[Rows from an object dataset]
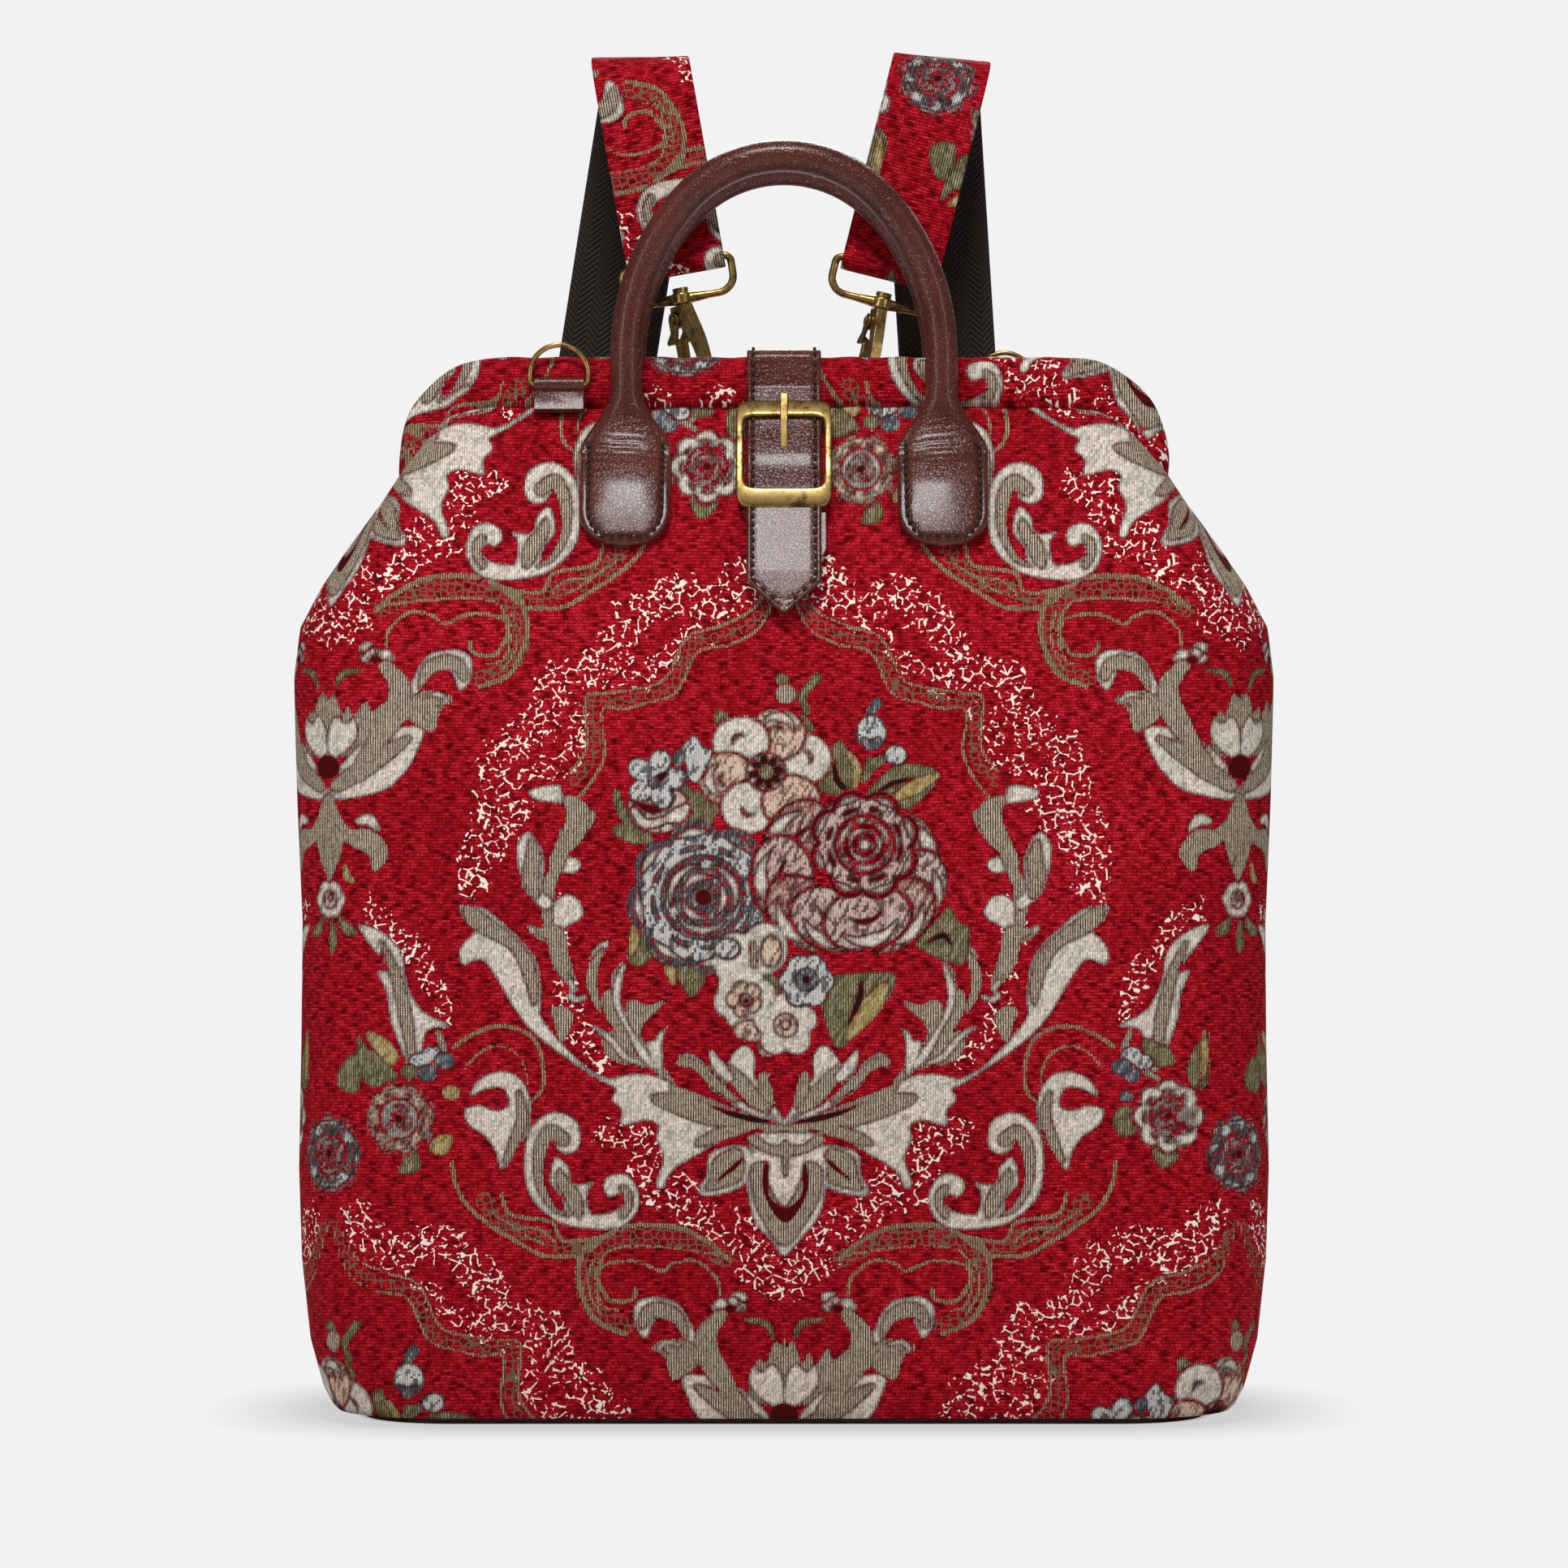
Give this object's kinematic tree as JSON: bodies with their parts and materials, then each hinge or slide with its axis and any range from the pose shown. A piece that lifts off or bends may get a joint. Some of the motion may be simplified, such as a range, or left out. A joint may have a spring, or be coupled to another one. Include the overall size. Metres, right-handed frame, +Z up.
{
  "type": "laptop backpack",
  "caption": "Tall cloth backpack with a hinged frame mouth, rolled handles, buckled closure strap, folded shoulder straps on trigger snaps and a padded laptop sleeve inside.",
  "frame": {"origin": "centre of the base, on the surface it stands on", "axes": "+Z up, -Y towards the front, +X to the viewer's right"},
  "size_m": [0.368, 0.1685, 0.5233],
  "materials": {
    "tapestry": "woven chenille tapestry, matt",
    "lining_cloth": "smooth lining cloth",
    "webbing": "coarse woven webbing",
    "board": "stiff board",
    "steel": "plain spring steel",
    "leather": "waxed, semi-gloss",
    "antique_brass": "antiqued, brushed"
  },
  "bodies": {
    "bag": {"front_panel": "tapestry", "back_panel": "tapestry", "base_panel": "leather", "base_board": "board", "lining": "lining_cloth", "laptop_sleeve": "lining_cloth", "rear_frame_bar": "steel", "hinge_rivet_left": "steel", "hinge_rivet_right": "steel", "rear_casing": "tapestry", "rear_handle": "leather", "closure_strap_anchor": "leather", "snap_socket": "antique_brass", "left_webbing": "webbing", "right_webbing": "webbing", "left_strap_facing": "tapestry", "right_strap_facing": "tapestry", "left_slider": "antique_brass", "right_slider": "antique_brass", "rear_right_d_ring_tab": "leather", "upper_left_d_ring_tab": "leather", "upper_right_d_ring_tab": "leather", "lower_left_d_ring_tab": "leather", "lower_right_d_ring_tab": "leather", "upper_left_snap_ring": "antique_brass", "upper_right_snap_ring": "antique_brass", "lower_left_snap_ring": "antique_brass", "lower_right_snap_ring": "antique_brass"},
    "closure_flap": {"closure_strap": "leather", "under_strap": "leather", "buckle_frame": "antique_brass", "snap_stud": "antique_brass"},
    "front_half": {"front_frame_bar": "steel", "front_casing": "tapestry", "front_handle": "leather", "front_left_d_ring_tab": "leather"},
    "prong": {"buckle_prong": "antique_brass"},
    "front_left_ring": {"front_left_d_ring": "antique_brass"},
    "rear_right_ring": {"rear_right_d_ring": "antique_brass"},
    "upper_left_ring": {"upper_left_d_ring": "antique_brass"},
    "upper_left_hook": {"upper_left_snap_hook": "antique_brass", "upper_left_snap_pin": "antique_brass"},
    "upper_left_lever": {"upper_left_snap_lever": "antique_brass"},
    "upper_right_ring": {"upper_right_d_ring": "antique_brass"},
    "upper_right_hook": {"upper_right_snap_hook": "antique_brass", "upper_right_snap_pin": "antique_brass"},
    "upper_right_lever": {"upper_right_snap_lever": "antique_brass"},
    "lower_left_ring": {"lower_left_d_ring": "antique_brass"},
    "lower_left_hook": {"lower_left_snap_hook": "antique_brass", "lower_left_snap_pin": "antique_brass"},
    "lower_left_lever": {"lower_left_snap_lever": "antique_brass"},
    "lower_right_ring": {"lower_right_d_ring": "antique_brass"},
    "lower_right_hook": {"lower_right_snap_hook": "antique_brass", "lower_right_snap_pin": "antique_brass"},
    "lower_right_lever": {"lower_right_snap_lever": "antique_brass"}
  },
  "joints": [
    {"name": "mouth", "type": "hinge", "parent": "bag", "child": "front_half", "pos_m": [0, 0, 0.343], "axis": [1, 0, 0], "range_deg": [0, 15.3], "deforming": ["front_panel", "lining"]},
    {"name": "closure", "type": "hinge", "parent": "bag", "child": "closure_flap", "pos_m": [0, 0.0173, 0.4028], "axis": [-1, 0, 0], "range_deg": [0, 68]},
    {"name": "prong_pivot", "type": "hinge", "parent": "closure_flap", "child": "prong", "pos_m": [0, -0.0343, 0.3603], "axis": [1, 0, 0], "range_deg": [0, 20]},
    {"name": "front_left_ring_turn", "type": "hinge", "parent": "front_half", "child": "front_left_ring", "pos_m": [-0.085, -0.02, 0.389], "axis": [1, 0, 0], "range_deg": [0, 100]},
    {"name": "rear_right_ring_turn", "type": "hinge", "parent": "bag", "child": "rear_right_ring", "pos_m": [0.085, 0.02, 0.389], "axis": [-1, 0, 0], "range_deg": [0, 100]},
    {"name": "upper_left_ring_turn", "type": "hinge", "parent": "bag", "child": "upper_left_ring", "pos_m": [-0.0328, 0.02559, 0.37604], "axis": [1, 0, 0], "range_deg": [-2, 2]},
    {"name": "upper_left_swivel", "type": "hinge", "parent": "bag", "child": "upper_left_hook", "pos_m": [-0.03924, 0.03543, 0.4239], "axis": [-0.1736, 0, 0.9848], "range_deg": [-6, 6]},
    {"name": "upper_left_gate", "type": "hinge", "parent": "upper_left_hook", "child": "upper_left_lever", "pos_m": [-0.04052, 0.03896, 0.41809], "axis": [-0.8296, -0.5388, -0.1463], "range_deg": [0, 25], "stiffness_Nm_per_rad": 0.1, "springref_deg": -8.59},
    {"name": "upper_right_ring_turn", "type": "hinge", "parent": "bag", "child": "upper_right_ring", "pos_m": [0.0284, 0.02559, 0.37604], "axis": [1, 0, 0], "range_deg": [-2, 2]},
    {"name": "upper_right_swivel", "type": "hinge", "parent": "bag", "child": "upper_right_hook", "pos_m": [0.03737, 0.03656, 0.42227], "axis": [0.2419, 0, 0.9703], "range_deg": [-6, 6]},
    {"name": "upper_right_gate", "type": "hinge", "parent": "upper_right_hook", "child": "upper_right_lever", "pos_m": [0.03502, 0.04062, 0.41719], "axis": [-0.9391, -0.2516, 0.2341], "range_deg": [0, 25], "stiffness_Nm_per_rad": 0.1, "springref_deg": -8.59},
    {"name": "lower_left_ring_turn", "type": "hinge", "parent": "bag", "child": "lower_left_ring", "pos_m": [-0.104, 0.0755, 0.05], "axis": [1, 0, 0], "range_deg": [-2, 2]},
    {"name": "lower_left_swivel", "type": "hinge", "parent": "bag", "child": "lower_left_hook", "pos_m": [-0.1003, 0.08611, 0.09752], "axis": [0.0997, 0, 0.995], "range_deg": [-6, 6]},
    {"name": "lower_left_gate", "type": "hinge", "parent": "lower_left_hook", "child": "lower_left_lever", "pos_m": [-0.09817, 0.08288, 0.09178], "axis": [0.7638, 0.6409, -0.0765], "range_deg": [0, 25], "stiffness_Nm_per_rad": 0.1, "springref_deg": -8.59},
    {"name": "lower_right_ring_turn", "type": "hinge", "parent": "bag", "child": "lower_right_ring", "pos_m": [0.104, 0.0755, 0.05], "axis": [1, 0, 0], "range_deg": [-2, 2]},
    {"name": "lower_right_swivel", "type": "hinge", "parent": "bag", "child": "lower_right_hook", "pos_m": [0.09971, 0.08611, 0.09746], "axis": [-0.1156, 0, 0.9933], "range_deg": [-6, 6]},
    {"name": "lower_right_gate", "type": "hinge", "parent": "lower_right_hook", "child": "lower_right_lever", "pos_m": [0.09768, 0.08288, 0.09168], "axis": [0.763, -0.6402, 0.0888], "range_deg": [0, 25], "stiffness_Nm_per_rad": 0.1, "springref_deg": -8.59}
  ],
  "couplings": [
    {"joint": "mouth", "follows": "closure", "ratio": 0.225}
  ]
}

---

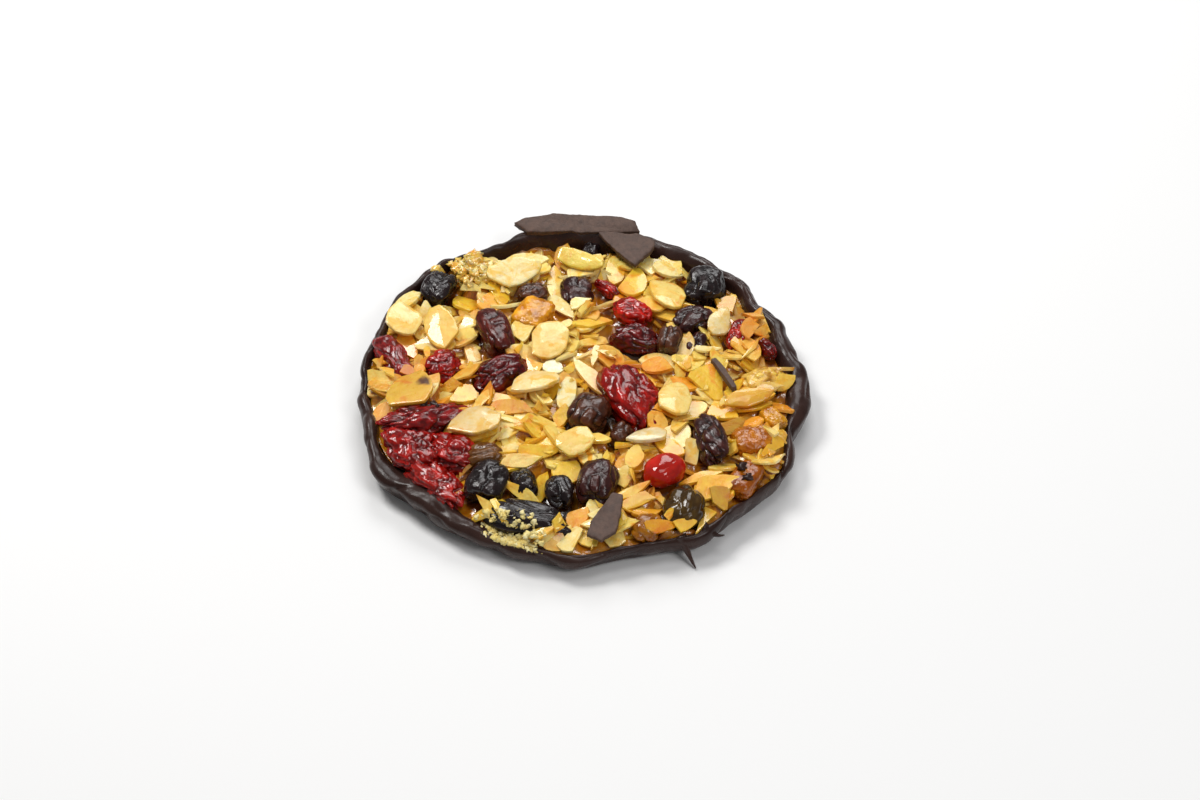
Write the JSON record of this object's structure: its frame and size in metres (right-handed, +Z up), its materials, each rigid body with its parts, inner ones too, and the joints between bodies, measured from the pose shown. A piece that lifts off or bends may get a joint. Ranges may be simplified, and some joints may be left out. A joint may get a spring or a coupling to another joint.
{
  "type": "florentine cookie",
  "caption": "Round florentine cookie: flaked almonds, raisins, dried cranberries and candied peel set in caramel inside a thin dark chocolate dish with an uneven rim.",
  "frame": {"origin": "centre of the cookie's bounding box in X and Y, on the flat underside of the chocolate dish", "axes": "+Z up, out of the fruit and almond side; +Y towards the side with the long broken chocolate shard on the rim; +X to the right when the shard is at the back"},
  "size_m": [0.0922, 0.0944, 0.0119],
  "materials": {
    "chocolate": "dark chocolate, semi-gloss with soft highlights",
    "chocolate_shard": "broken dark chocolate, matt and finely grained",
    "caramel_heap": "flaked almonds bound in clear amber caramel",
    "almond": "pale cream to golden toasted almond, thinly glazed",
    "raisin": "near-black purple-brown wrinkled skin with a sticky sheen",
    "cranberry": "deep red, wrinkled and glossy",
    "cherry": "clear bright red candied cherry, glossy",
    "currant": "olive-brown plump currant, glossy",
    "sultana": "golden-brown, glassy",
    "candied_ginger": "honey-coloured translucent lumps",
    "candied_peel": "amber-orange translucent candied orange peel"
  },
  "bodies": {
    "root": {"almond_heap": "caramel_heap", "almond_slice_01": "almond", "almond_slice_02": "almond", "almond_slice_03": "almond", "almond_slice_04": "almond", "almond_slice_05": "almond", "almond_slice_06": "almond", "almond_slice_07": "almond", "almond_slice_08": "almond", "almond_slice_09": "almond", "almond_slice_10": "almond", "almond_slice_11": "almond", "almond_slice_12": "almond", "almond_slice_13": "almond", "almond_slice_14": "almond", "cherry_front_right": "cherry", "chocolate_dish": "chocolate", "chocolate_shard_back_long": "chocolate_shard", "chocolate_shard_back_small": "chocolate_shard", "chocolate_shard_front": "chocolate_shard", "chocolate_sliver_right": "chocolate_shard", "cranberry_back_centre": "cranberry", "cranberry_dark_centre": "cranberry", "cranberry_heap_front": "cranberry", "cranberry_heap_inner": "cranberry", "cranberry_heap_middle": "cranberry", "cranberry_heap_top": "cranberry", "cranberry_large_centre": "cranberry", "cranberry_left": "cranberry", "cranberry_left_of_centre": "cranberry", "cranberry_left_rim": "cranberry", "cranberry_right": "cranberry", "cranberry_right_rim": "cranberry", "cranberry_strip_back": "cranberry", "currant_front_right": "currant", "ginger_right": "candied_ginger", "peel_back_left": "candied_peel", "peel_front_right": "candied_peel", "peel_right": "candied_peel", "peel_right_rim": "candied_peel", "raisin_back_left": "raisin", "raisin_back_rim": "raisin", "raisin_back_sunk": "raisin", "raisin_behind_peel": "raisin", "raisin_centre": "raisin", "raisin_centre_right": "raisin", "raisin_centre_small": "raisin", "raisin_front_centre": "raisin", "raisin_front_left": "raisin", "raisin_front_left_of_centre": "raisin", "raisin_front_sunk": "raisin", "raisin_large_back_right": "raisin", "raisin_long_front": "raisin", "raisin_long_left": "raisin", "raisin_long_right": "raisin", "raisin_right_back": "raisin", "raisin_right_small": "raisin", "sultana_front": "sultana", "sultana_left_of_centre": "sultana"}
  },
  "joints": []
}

Stated problem
Wherever the string "handed" appears in the entries above, list that line.

The completed task
Give this object's kinematic tree as JSON: bodies with their parts and materials, then each hinge or slide with its axis and any range from the pose shown. A piece that lifts off or bends may get a joint. Some of the motion may be simplified, such as a range, or left out. A joint may have a spring, or be coupled to another one. Include the overall size. Metres, right-handed frame, +Z up.
Write the JSON record of this object's structure: its frame and size in metres (right-handed, +Z up), its materials, each rigid body with its parts, inner ones too, and the joints between bodies, measured from the pose shown. A piece that lifts off or bends may get a joint. Ranges may be simplified, and some joints may be left out. A joint may get a spring or a coupling to another joint.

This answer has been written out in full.